An extra day was needed for a special two-show taping of the show for the prestigious National Theatre Live series, which picked "Of Mice and Men" to be its first broadcast originating from Broadway. The James Franco-led play was edited down and will be beamed to over 900 venues across the U.S. and Canada on Thursday.
Five high-definition cameras captured the July 29 shows in front of an invited audience.
"We had our big cry on Sunday because it was the last paying audience and we had our big party. Everybody gave their speeches and goodbyes," said Franco. "And then it was like a victory lap to come back on Tuesday and get to do it again."
Franco had been pushing about a recorded version since rehearsals. The production seemed natural for film since it had only a few enclosed sets, a classic American story, and star wattage in Franco and co-stars Leighton Meester and Chris O'Dowd.
"It's a very American play with some European actors in our production, so it felt like, 'Oh if they come over and film it as their very first American production,' to me it just seemed to fit perfectly."
"Of Mice and Men" producer David Binder agreed and got in touch with National Theatre Live, a pioneer in event cinema. David Sabel, head of digital at the National, was intrigued but had only about two months to make it happen.
"Sometimes having a deadline is a very good thing," Sabel said.

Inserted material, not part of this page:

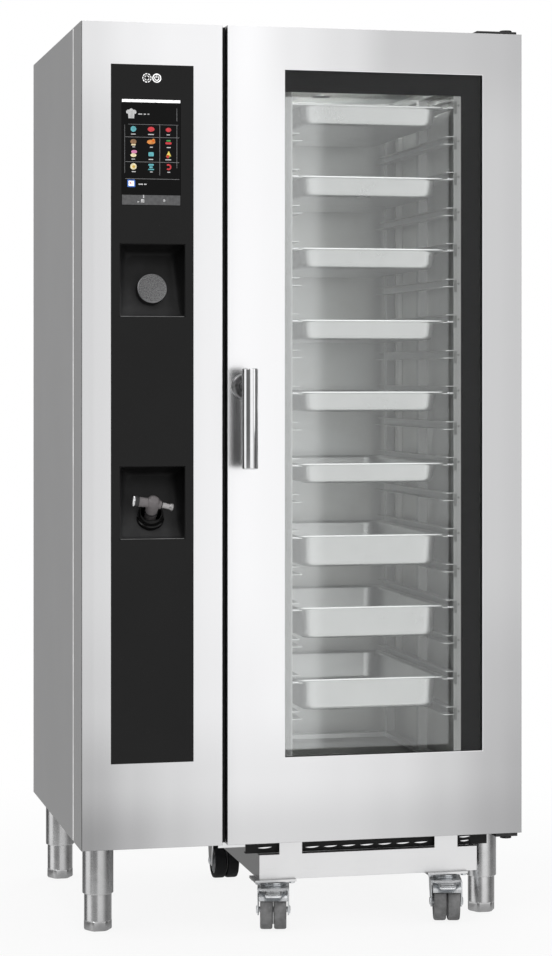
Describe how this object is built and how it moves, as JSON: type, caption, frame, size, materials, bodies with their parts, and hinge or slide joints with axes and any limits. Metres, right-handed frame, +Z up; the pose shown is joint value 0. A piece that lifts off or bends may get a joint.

While the timing and bureaucratic red tape made it impossible to tape the show live in front of a paying audience, the decision was made to do the next best thing and reassemble everyone a few days later.
"There was a feeling of pride," said Binder.
Franco was initially curious: Would the cast perform the play the same way? Or should they downsize and not shout as much for the cameras? The cast found out that the cameras would stay in the theater's seats.
"We realized we didn't have to change anything," Franco said. "We could still perform it as if it was for a theatrical audience even though there were film cameras."
A rehearsal was held with the cameras but without an audience and then Franco, director Anna D. Shapiro and producer Binder gave their input. O'Dowd preferred not to see the footage.
In the play, Franco and O'Dowd play two tragic migrant workers trying to make their way through the aftermath of drought and the Depression in 1930s America. The cast — including Jim Norton and Ron Cephas Jones — had performed the show about 150 times before it closed and had their roles down cold.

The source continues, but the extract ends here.